A lesson in understanding anxiety
A few weeks back a friend of mine accepted an invitation to visit my house for some food and conversation and to help me identify some of the unusual flowers blooming in my new garden. It was a beautiful summer evening for the gathering, the temperatures were dipping down into the 70s, and a stunning orange sun was slowly sinking below the horizon.
I'd spent the afternoon preparing for the visit - there would be four of us altogether - making a salad and some quesadillas and opening some local wine. But my friend never showed up, canceling unexpectedly just a few hours before I was expecting her due to a heavy workload and deadlines.
I remember feeling disappointed and just a little hurt before shrugging it off and welcoming my other guests.

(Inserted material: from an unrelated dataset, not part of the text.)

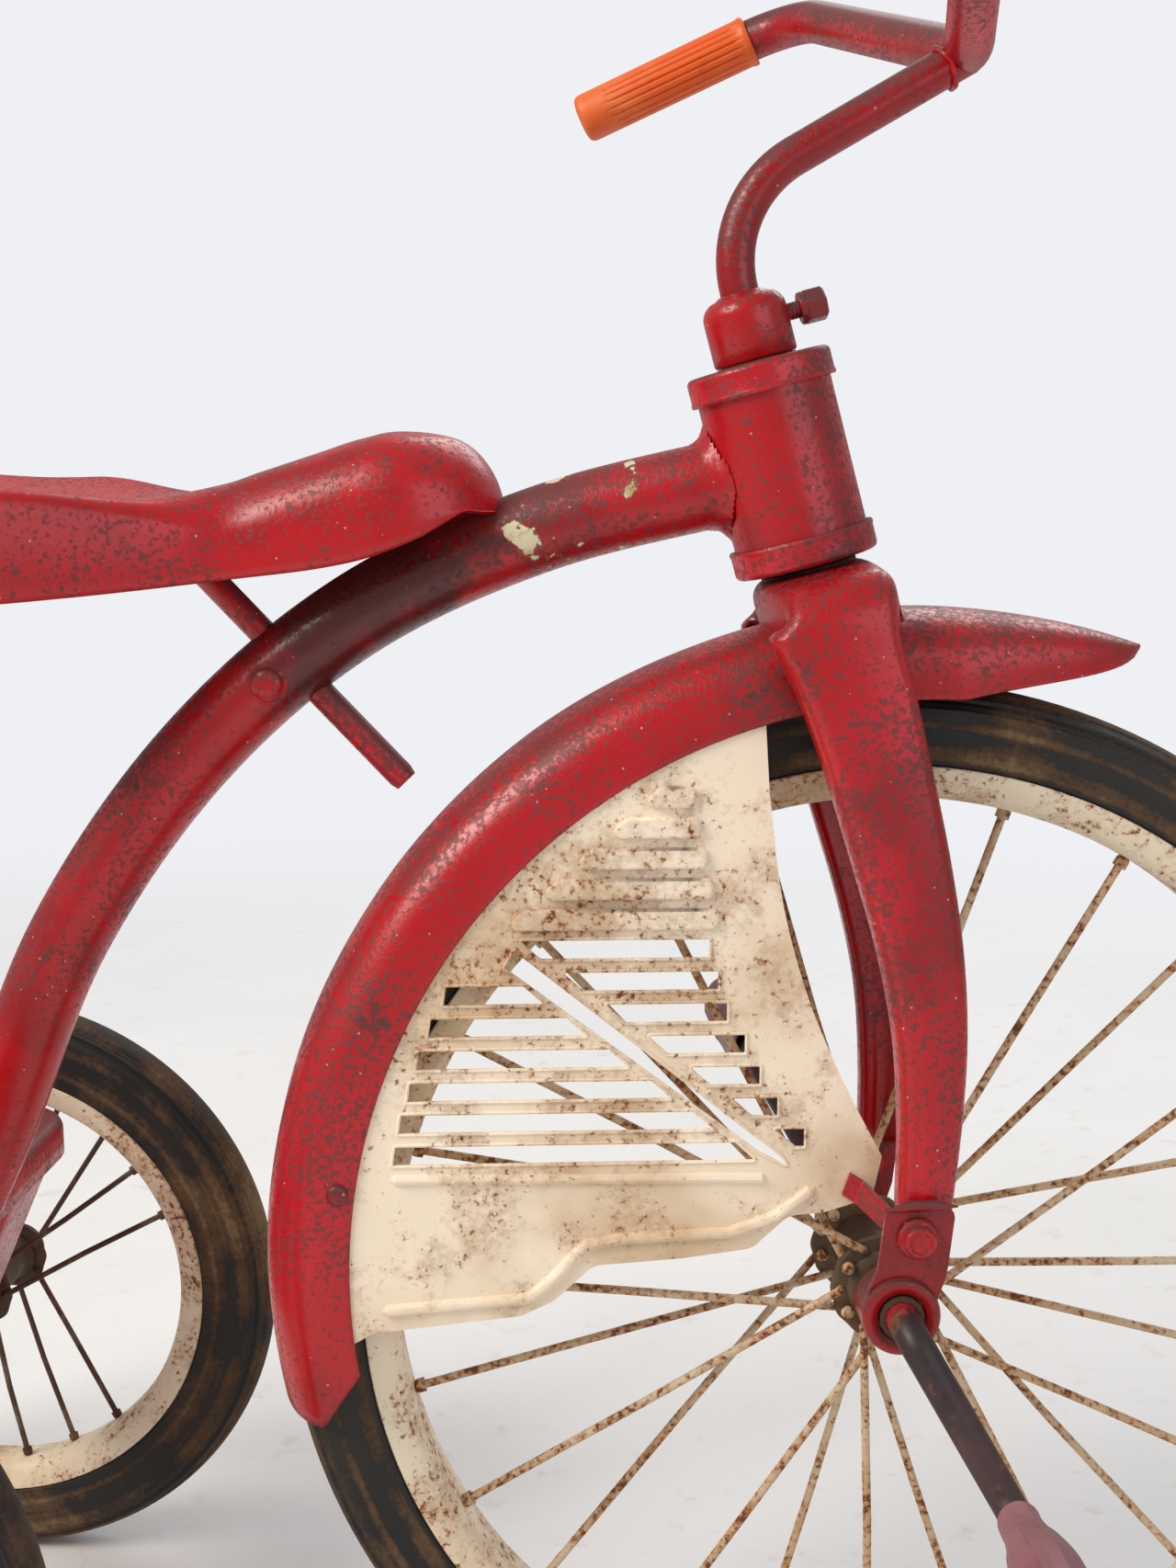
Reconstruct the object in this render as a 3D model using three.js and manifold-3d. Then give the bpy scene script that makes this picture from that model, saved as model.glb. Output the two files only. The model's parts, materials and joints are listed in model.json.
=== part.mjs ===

I came very close to taking it personally - a habit I'm trying to break - where I feel responsible for someone's actions, wondering what I've said or done to cause them. Thankfully this evening I was feeling peaceful and relaxed after walking a few miles earlier that day.
Looking back, I'm happy that I got to a place where I trusted that my friend made a decision for her own well-being and not based on some action or comment I might have made. I didn’t give it another thought until today, when I saw something that made me rethink the evening and similar cancellations I’d experienced over the years, seeing them all in a new light.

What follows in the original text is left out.